There are plenty of examples in Robert Pollard's collaborative work where Pollard has tried and failed to graft a vocal onto a contributed songbed. Things work fairly well, but it's clear that these are two distinct elements that don't quite mesh.

Given those occasional failings, it's important to note when Pollard knocks it out of the park. There are the easy collaborations like that with Tommy Keene, where Pollard's melodies are so effortless that they seem to have written themselves. Then there are the much more challenging collaborations where it seems as if Pollard's foil has issued a dare rather than offered a complementary composition.

Pretty much anything by Todd Tobias in the guise of Circus Devils qualifies for the second category. His angular songs often have no obvious throughline; their disjointed organization, dynamic swings and tempo shifts seem like purposefully constructed roadblocks for Pollard.

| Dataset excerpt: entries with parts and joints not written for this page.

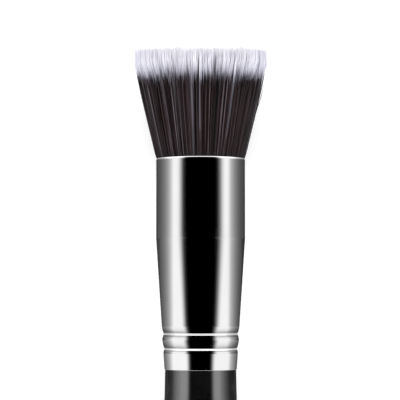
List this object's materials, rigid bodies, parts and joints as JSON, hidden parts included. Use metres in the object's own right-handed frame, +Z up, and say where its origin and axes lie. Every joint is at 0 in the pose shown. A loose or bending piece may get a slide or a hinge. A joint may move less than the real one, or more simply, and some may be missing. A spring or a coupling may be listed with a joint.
{
  "type": "stippling brush",
  "caption": "Stippling brush lying down: black turned handle, bright crimped ferrule, flared flat-topped head of dark fibres with white tips.",
  "frame": {"origin": "on the surface it lies on, below the middle of the brush", "axes": "+Y along the brush on the surface, towards the fibre head; +Z up from the surface"},
  "size_m": [0.0296, 0.1653, 0.0298],
  "materials": {
    "handle": "gloss black lacquer over turned wood",
    "ferrule": "mirror bright, drawn and polished",
    "dark_fibres": "soft synthetic fibres, brown-black, slight sheen",
    "white_fibres": "soft synthetic fibres, cool white, slight sheen",
    "root_glue": "set epoxy, honey coloured",
    "tenon_glue": "set glue, pale amber"
  },
  "bodies": {
    "root": {"handle": "handle", "ferrule": "ferrule", "dark_fibres": "dark_fibres", "white_fibres": "white_fibres", "root_glue": "root_glue", "tenon_glue": "tenon_glue"}
  },
  "joints": []
}
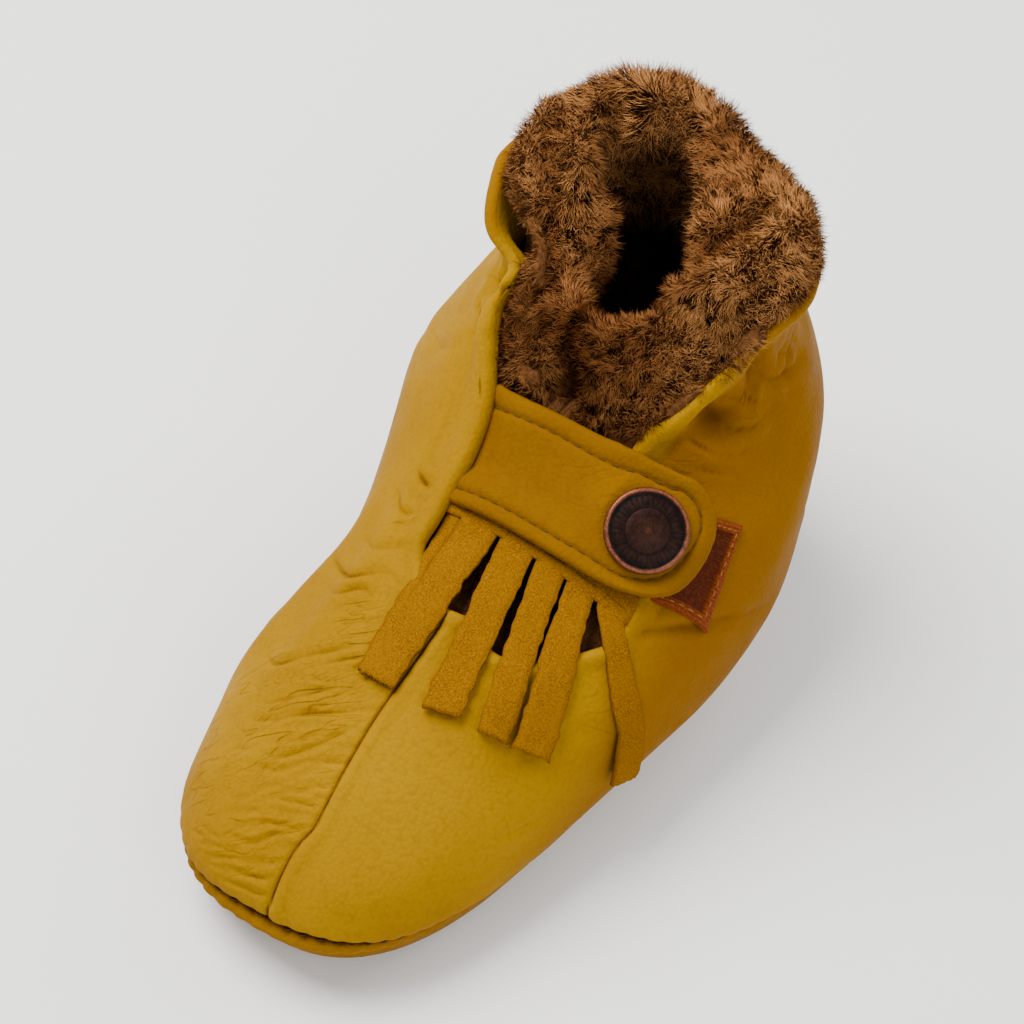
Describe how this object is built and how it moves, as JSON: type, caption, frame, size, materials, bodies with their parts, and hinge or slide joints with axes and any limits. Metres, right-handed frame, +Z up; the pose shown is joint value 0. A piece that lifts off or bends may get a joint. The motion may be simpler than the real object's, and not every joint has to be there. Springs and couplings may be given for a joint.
{
  "type": "baby moccasin slipper",
  "caption": "Soft-soled baby moccasin bootie in deerskin, lined with shearling that rolls out at a flared collar, with a snapped strap over a cut suede fringe.",
  "frame": {"origin": "on the floor plane, in the flat of the sole between ball and heel, on the centre line", "axes": "+Z up, the toe points to -Y and the heel to +Y, +X is the outer (lateral) side of the left foot"},
  "size_m": [0.0805, 0.1477, 0.0913],
  "materials": {
    "sole_deerskin": "matt golden deerskin, flesh side scuffed",
    "shearling_footbed": "brown shearling pile, trodden",
    "deerskin": "soft pebbled golden-yellow deerskin",
    "shearling": "deep brown shearling pile",
    "strap_deerskin": "golden-yellow deerskin, two layers, stitched round the edge",
    "suede": "mustard suede, cut edges",
    "woven_tape": "red-brown woven tape, blank",
    "antique_copper": "oxidised copper plate, brighter at the rolled rim"
  },
  "bodies": {
    "root": {"outsole": "sole_deerskin", "insole": "shearling_footbed", "upper": "deerskin", "shearling_lining": "shearling", "strap": "strap_deerskin", "fringe": "suede", "label_tab": "woven_tape", "snap_fastener": "antique_copper"}
  },
  "joints": []
}
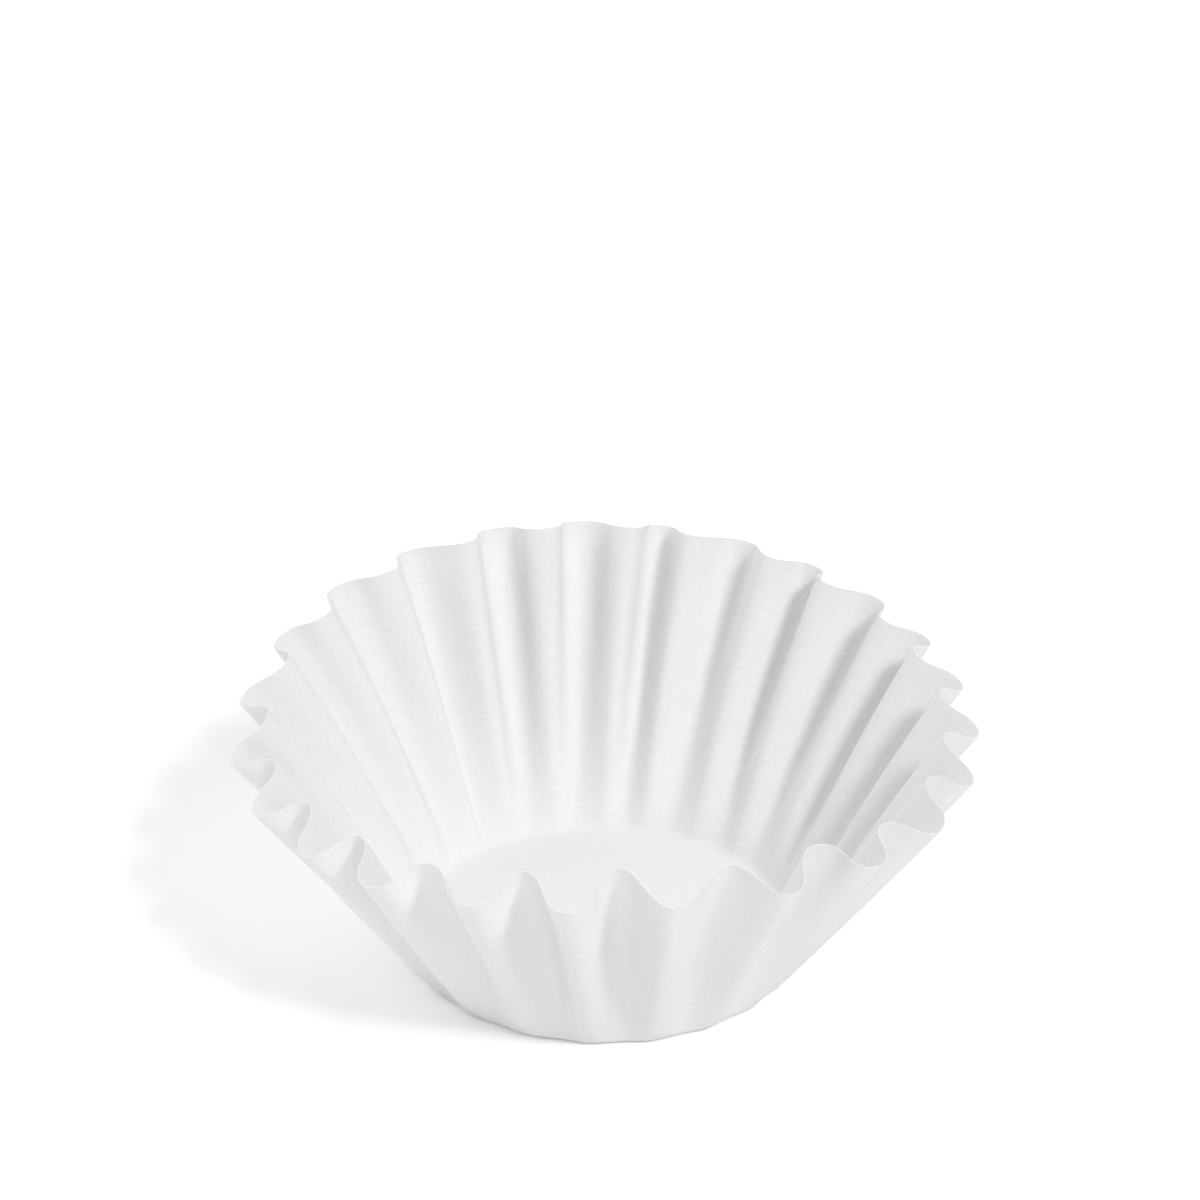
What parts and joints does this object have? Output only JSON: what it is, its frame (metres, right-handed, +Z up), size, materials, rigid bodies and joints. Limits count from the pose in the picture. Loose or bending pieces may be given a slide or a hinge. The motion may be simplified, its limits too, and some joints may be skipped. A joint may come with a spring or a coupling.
{
  "type": "paper coffee filter",
  "caption": "Round flat-bottomed basket filter of thin white paper, standing open with a flared wall gathered in soft flutes.",
  "frame": {"origin": "on the table under the middle of the flat bottom", "axes": "+Z up out of the open mouth, -Y towards the side that the picture shows nearest"},
  "size_m": [0.1564, 0.1541, 0.0629],
  "materials": {
    "filter_paper": "matte, finely creped"
  },
  "bodies": {
    "root": {"paper_filter": "filter_paper"}
  },
  "joints": []
}
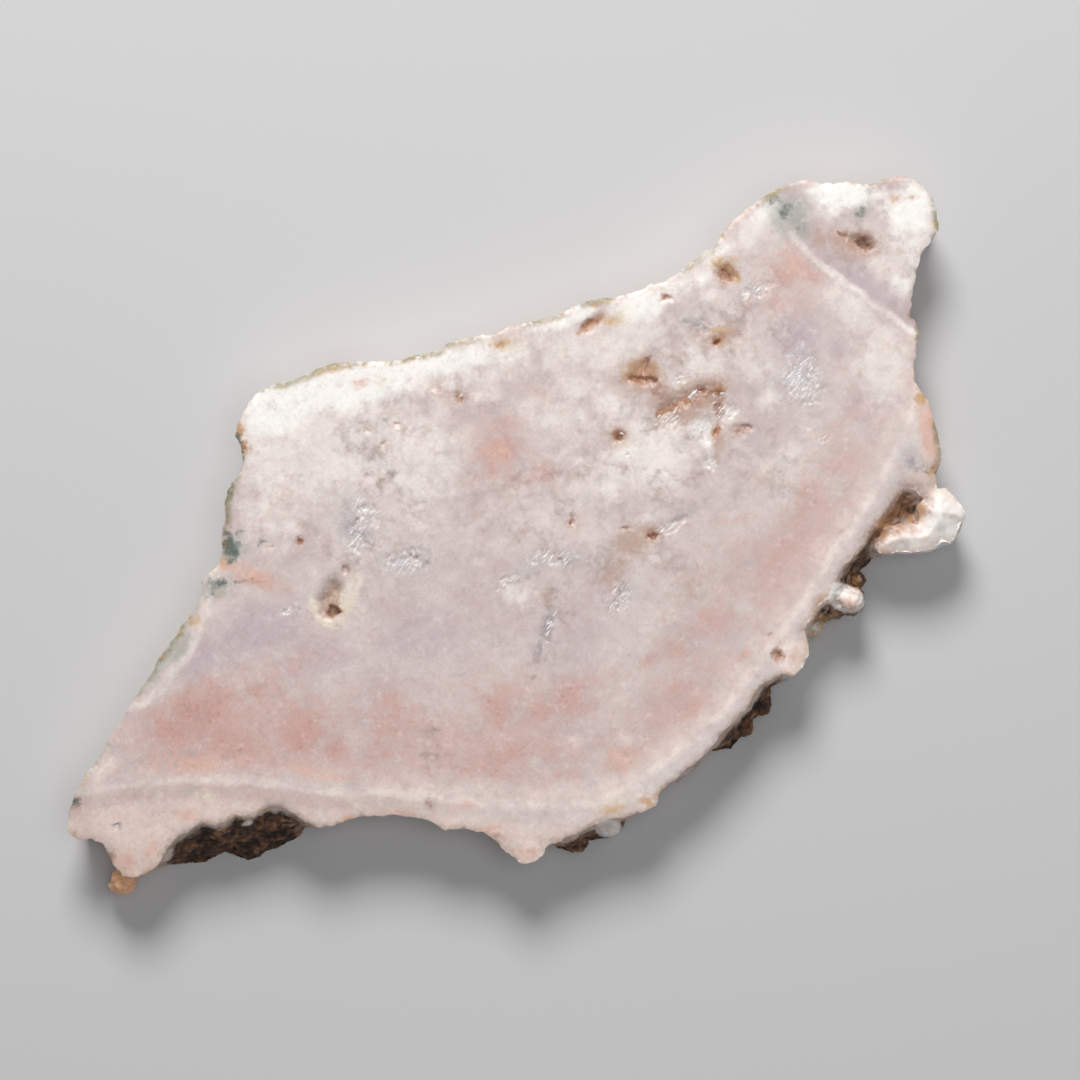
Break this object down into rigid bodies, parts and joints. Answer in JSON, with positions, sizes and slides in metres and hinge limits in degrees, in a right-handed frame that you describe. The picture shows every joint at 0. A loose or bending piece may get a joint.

Undaunted, Pollard turns in something like the vocal for "I-Razors," wrestling the stumbling stew of menace to the ground and giving it something that, while not necessarily hummable, certainly keeps it from flying apart. He even embeds an honest-to-God hook with the oft-repeated line, "Take them and make them mine."

Listening to the song closely, trying to block out Pollard's vocal to hear what he heard the first time he cued this up, it becomes all the more impressive that he found these spots and was able to create something so organic sounding.